WORK TO DO =
What is the number of lines holding the word "object"? Give that number alone.

^^^^

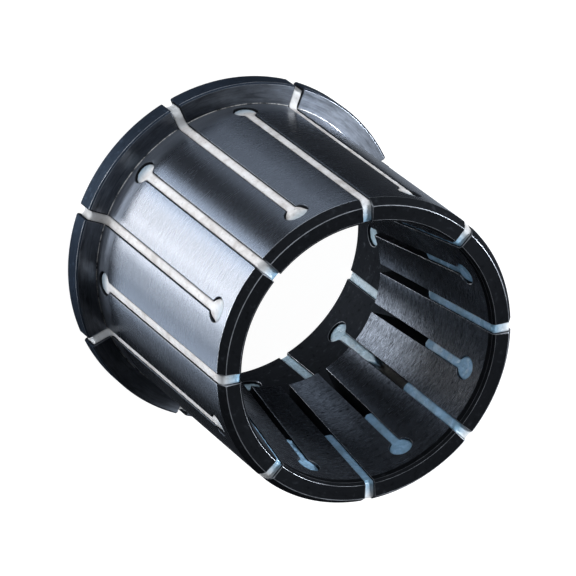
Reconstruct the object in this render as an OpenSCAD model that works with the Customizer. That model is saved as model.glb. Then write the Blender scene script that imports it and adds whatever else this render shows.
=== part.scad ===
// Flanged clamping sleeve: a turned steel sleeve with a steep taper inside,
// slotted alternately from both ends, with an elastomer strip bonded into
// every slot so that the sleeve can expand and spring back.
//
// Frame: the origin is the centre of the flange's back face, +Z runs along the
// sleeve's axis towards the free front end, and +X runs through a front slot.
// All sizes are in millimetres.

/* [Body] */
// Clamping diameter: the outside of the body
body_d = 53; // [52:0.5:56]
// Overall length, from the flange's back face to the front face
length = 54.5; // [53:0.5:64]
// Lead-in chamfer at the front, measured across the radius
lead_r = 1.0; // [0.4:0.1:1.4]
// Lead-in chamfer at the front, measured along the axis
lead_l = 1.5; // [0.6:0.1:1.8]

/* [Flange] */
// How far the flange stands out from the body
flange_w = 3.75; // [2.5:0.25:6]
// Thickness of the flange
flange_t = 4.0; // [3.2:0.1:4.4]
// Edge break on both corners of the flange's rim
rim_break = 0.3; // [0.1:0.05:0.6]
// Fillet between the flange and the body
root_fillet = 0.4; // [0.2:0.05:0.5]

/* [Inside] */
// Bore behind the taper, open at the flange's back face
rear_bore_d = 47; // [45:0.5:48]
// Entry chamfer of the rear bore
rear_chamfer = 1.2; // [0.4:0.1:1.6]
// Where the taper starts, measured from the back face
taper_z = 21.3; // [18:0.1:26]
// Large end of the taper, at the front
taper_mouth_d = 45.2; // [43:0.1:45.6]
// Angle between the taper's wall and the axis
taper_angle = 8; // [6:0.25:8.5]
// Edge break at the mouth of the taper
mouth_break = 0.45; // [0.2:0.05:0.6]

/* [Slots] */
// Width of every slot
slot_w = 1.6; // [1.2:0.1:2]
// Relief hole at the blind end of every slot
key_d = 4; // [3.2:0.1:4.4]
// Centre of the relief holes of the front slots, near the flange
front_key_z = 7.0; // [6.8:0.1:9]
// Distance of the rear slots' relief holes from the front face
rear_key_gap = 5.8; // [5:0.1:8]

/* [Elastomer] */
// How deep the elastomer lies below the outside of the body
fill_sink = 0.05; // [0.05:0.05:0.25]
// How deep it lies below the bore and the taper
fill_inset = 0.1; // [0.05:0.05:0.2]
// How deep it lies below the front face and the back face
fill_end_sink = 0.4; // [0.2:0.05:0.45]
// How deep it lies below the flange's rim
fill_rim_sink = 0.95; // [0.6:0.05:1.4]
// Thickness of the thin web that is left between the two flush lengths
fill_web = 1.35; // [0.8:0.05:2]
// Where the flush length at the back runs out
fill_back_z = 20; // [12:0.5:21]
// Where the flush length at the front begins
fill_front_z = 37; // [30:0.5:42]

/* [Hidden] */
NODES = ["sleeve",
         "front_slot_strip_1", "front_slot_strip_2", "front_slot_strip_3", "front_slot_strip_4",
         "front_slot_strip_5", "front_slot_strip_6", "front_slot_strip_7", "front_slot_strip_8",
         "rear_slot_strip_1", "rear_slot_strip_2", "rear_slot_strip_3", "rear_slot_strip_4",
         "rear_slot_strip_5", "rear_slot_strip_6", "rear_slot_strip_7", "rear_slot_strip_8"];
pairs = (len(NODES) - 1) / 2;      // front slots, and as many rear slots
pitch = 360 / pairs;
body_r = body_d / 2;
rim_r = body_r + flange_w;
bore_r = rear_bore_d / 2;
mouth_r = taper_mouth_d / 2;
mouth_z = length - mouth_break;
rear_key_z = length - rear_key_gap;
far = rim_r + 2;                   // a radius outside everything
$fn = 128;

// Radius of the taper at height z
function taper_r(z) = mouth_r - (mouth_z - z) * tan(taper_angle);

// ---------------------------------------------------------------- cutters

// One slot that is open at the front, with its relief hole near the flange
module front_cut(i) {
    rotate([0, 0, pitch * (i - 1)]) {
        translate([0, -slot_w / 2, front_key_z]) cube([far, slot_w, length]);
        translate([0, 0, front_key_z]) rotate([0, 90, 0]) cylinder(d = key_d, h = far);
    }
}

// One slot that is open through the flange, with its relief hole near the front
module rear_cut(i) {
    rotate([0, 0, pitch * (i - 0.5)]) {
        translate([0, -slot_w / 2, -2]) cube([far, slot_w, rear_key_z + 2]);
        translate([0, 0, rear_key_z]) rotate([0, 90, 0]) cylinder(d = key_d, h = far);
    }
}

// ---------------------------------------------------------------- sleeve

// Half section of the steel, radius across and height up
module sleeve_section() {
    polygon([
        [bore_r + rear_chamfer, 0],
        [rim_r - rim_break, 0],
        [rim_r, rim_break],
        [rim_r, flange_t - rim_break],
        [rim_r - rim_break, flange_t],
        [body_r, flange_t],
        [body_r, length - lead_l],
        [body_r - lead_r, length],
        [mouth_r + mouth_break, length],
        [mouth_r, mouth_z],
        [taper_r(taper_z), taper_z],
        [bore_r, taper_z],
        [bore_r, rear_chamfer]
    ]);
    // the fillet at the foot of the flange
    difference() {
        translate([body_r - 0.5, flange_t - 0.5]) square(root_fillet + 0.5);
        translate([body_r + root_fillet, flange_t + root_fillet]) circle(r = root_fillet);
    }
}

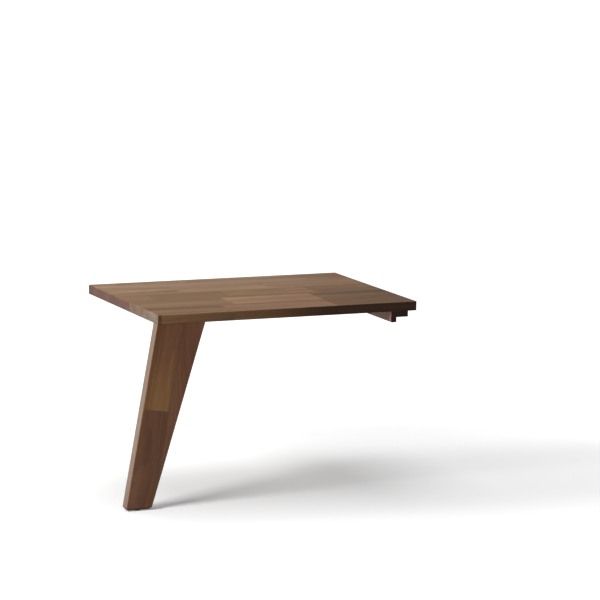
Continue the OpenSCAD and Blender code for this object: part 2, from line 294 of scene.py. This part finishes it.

^^^^

CORRECT RESPONSE =
2